Provided material:
▼▼▼

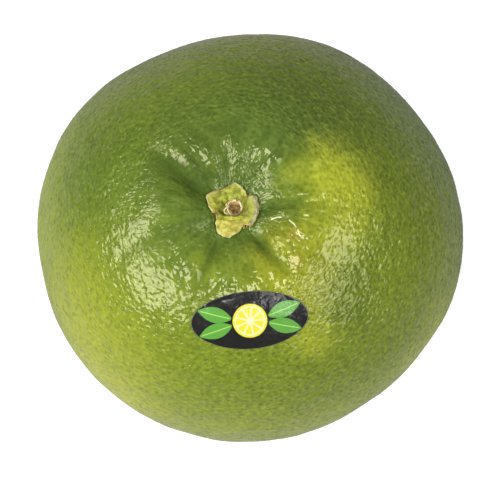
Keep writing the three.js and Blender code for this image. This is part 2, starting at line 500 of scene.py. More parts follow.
def markGlands(bm, middles, gland):
    # tells each face where its nearest gland is and how big, for the skin's dots and pits
    middle = bm.faces.layers.float_vector.new("glandMiddle")
    size = bm.faces.layers.float.new("glandSize")
    bm.verts.ensure_lookup_table()
    tree = kdtree.KDTree(len(middles))
    for index in middles:
        tree.insert(bm.verts[index].co, index)
    tree.balance()
    for face in bm.faces:
        place, index, away = tree.find(face.calc_center_median())
        face[middle] = place
        face[size] = bm.verts[index][gland]


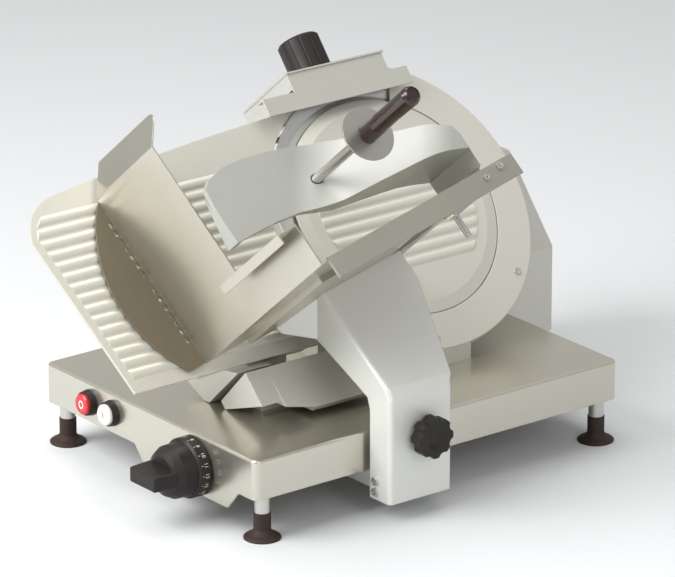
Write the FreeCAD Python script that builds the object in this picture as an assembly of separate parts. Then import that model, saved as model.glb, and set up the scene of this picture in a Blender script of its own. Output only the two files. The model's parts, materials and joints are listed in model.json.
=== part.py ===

▲▲▲

Task to carry out: Word for word, quote the lines of the material from the first line through the line with "face[size] = bm.verts[index][gland]", both ends included.

Answer to the task:
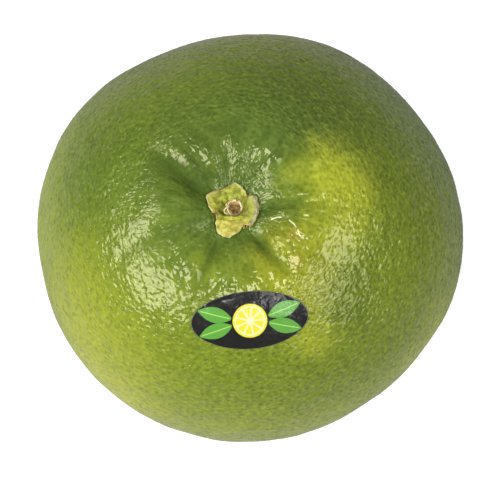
Keep writing the three.js and Blender code for this image. This is part 2, starting at line 500 of scene.py. More parts follow.
def markGlands(bm, middles, gland):
    # tells each face where its nearest gland is and how big, for the skin's dots and pits
    middle = bm.faces.layers.float_vector.new("glandMiddle")
    size = bm.faces.layers.float.new("glandSize")
    bm.verts.ensure_lookup_table()
    tree = kdtree.KDTree(len(middles))
    for index in middles:
        tree.insert(bm.verts[index].co, index)
    tree.balance()
    for face in bm.faces:
        place, index, away = tree.find(face.calc_center_median())
        face[middle] = place
        face[size] = bm.verts[index][gland]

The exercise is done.